| LISTING |
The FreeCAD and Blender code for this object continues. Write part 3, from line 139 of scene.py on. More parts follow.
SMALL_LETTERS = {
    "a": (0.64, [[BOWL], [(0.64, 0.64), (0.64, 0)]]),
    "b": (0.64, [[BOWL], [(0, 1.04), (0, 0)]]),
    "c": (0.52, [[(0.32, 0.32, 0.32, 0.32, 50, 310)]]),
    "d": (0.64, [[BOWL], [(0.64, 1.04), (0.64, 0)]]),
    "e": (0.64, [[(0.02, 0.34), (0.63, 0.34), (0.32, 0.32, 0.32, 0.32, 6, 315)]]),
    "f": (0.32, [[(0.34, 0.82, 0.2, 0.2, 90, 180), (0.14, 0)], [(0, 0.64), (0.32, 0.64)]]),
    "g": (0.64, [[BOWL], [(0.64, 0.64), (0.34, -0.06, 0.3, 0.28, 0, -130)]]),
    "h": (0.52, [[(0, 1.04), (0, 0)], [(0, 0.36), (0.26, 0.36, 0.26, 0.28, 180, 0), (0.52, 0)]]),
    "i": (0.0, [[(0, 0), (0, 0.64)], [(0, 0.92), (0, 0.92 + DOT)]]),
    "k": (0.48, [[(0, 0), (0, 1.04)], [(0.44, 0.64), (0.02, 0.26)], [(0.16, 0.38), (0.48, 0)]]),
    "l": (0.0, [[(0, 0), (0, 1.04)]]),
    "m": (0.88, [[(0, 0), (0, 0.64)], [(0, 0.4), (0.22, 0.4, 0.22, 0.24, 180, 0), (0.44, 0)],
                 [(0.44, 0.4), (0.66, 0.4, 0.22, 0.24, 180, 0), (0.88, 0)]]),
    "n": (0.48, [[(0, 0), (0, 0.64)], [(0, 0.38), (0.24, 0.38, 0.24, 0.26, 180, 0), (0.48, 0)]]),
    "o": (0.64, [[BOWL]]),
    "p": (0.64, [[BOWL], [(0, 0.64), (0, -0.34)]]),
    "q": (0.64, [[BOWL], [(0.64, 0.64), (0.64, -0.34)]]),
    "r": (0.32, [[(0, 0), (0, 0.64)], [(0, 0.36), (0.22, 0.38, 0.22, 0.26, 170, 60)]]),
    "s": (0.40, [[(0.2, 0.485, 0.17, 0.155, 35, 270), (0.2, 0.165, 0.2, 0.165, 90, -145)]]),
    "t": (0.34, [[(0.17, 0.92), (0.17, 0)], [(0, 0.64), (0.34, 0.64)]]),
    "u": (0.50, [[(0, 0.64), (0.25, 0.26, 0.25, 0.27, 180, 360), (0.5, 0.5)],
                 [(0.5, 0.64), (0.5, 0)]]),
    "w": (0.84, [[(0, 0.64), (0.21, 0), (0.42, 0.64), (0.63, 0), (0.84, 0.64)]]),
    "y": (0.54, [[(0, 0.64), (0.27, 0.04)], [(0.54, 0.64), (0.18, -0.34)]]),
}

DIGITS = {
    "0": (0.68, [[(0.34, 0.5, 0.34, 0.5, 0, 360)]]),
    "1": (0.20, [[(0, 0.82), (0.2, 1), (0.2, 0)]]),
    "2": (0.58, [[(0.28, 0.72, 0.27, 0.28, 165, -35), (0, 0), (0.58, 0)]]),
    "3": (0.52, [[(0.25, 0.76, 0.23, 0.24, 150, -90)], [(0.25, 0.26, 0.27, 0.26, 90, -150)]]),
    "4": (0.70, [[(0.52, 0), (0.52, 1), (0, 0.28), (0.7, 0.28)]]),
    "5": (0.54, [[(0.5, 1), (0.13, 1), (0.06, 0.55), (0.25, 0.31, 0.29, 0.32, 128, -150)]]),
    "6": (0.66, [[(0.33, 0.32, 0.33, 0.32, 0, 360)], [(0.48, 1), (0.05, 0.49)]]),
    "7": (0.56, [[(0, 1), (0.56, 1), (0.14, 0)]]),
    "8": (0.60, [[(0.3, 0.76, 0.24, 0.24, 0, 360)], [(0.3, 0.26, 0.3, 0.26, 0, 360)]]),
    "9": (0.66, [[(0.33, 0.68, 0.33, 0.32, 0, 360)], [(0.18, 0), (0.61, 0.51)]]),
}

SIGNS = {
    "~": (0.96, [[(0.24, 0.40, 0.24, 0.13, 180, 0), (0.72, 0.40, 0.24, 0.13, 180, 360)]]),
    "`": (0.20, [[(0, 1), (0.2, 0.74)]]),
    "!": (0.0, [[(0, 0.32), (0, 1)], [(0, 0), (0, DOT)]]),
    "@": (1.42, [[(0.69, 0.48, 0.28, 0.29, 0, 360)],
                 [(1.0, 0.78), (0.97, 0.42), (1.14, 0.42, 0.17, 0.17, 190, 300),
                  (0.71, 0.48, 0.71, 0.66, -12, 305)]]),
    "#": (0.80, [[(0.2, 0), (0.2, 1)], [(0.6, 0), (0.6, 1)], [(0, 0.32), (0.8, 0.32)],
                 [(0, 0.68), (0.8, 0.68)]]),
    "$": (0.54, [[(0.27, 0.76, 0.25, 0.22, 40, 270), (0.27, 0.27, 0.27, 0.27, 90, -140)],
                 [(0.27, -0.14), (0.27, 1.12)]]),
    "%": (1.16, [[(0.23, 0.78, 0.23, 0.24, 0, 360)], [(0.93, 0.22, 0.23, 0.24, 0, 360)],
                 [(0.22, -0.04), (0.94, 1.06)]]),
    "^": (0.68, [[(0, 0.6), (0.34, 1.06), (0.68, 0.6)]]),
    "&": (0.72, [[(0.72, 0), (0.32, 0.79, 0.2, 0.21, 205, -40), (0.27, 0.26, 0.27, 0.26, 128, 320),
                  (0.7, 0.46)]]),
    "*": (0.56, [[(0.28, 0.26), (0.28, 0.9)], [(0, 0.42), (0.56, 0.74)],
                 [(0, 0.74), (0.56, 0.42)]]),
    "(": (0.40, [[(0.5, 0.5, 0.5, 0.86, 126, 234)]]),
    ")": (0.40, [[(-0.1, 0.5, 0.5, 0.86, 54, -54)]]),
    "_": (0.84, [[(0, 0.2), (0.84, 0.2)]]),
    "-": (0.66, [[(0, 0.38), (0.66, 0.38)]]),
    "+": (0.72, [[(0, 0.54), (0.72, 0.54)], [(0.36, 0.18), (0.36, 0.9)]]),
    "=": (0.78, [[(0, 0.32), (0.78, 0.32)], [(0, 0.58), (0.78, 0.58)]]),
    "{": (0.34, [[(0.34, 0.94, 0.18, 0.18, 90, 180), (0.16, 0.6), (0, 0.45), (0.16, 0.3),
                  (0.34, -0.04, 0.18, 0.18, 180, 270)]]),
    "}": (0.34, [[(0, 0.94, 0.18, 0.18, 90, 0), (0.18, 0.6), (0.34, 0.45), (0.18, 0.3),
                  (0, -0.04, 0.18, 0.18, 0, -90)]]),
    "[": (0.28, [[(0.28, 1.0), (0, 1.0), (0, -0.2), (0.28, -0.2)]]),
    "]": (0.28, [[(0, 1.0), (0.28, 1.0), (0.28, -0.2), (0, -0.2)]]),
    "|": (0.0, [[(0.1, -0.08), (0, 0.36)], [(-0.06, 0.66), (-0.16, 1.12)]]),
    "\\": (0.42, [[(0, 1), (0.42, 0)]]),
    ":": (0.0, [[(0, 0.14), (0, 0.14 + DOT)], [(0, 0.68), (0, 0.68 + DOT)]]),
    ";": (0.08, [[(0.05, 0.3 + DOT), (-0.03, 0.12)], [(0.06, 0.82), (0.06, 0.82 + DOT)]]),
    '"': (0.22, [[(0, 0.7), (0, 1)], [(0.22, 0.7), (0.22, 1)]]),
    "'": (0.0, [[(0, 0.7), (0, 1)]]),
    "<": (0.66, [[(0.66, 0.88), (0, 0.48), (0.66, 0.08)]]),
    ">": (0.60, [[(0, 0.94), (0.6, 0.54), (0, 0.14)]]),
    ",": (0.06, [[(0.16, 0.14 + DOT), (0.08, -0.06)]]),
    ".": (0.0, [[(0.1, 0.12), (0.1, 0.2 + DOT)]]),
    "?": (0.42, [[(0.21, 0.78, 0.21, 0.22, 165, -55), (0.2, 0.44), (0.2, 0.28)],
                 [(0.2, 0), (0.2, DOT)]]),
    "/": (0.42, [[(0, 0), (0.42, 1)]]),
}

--

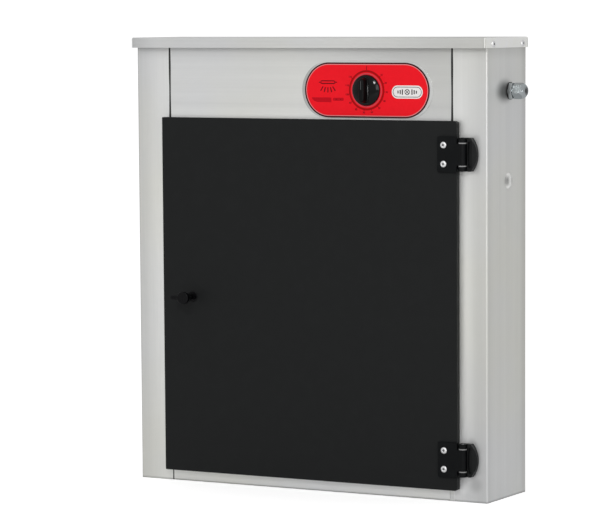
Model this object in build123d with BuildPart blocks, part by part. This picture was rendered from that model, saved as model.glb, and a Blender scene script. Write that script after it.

...

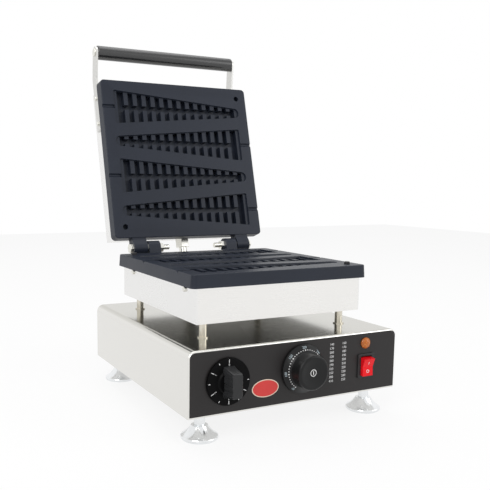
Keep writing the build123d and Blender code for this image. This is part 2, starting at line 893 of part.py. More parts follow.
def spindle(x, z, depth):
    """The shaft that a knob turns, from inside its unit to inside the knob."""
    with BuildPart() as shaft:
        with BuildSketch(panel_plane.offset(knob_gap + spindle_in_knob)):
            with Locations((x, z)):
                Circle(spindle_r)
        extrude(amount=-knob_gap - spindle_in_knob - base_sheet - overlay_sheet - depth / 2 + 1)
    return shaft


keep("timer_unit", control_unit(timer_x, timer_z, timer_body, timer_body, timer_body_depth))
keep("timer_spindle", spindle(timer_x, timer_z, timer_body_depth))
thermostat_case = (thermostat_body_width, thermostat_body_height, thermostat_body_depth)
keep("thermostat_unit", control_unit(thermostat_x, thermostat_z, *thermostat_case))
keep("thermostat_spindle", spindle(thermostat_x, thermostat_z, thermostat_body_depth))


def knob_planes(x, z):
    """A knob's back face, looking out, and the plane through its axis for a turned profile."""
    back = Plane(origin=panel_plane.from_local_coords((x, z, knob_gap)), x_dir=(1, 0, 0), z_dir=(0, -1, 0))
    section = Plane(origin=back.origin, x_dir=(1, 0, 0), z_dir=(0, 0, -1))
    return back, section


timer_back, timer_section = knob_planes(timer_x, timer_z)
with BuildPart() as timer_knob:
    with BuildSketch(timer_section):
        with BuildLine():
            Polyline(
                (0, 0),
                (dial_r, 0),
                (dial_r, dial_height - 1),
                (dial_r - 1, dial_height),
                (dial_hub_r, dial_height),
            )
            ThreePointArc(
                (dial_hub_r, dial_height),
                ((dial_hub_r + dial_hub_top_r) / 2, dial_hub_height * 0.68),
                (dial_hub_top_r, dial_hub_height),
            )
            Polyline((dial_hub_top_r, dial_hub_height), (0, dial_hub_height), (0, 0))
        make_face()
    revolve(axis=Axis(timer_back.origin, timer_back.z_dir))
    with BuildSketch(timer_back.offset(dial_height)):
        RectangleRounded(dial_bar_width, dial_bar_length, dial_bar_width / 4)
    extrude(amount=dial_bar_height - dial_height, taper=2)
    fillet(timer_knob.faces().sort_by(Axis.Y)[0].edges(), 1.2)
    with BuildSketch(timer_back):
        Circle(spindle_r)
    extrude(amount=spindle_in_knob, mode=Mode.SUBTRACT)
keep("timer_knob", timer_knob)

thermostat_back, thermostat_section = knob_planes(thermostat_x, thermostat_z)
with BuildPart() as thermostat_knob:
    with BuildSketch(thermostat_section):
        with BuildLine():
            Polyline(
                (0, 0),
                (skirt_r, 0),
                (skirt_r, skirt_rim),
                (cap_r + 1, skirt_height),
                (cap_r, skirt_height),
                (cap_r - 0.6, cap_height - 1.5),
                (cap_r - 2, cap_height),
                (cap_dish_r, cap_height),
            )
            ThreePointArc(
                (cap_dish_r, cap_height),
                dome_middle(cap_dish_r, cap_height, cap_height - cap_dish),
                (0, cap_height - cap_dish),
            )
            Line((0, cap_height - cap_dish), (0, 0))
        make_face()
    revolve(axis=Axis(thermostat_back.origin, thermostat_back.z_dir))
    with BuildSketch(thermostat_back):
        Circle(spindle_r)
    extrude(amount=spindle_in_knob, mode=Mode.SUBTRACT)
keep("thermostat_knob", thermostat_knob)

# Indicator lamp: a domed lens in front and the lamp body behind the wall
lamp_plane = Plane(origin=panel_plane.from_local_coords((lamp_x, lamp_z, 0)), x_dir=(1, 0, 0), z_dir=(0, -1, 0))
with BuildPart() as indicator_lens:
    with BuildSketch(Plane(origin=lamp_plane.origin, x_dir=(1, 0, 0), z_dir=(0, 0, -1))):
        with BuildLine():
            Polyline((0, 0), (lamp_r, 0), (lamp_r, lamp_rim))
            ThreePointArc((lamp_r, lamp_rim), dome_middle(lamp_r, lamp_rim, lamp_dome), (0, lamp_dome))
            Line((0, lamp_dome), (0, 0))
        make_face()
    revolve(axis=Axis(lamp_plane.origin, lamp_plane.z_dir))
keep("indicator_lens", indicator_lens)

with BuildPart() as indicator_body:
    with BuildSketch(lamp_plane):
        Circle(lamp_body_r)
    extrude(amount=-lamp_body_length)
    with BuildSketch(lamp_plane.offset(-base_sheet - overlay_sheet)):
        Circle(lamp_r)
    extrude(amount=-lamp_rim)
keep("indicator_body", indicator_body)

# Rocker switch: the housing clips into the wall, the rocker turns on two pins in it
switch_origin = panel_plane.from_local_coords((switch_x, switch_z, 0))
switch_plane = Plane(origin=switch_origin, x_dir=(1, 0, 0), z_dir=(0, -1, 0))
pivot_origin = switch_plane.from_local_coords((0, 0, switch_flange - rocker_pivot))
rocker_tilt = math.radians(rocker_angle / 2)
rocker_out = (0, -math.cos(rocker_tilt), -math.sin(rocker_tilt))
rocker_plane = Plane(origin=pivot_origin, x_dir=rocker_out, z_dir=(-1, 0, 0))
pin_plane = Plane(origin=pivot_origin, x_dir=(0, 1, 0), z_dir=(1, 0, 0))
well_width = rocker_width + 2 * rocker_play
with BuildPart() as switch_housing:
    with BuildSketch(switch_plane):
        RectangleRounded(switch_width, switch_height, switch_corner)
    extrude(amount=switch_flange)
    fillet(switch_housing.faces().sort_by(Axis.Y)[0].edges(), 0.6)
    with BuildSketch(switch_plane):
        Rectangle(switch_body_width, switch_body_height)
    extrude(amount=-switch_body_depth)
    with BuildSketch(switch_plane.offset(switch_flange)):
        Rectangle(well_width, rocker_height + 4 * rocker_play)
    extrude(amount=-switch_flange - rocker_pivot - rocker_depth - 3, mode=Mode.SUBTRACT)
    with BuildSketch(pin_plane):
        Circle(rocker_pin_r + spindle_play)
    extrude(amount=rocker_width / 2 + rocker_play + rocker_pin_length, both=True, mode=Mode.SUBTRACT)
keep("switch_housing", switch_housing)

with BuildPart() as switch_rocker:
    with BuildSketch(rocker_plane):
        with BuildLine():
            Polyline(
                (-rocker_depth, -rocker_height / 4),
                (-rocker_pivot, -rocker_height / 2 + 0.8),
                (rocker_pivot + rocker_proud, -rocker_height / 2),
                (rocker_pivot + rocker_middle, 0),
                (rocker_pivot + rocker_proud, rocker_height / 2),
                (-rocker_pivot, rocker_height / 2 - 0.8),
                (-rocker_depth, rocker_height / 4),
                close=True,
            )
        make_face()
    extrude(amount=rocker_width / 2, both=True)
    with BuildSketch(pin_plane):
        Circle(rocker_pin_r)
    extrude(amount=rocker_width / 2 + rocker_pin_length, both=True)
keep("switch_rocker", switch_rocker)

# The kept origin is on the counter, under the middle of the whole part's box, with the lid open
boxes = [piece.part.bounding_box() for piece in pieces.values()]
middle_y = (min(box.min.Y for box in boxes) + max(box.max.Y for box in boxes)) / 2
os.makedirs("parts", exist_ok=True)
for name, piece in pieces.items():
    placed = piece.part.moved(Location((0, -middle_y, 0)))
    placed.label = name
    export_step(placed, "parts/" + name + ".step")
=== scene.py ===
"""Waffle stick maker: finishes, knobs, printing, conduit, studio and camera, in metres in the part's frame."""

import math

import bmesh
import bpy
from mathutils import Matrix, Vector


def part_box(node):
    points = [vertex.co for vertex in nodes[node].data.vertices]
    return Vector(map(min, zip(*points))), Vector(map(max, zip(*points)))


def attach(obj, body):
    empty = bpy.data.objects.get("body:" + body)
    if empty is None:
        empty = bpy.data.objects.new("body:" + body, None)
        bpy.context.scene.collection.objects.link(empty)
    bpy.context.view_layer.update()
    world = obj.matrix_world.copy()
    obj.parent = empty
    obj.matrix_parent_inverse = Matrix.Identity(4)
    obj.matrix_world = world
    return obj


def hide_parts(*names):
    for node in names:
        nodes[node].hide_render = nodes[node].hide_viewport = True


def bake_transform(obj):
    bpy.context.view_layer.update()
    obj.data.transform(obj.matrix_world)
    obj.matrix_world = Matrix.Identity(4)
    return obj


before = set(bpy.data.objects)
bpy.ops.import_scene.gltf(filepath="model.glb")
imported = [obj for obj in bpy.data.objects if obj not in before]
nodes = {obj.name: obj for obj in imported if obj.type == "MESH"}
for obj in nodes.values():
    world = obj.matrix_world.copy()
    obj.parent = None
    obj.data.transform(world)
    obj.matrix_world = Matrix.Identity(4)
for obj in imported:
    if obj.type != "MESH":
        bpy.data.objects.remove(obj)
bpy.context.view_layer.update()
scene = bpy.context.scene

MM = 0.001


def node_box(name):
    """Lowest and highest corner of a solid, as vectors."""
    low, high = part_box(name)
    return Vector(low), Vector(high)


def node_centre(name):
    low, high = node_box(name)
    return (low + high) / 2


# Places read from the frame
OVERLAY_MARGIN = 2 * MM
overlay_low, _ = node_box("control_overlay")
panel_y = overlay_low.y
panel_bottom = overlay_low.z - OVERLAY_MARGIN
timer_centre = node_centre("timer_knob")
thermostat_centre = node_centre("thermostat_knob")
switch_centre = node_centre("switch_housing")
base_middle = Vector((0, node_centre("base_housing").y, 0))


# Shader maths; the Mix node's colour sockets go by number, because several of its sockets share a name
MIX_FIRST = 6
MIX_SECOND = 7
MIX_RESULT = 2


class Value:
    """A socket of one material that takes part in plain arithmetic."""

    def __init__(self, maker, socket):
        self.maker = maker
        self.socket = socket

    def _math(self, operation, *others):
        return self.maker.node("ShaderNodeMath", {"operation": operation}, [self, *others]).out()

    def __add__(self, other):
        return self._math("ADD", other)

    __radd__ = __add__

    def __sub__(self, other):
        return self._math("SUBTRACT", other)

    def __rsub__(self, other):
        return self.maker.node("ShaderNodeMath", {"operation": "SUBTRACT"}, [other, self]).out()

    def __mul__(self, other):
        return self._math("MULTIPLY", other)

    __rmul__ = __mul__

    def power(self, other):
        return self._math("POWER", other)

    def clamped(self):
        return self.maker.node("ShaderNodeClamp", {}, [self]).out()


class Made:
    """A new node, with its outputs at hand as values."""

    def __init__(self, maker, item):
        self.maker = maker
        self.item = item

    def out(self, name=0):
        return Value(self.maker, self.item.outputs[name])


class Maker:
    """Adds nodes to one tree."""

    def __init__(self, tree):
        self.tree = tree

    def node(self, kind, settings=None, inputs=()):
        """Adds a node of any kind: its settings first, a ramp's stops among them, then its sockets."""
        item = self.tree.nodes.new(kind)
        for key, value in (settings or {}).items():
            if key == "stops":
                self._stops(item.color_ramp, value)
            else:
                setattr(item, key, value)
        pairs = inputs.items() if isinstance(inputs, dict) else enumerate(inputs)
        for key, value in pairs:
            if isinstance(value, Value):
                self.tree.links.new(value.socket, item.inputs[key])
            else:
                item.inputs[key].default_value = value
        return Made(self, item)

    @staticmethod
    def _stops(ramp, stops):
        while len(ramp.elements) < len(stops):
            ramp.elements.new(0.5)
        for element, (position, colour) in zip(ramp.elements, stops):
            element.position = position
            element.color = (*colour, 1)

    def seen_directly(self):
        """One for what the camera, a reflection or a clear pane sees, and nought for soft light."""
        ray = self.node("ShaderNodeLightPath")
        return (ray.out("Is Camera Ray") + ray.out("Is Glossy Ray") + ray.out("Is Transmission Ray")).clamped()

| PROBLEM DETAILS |
Locate the lines above that contain "empty" and copy them.

| OUTPUT |
    empty = bpy.data.objects.get("body:" + body)
    if empty is None:
        empty = bpy.data.objects.new("body:" + body, None)
        bpy.context.scene.collection.objects.link(empty)
    obj.parent = empty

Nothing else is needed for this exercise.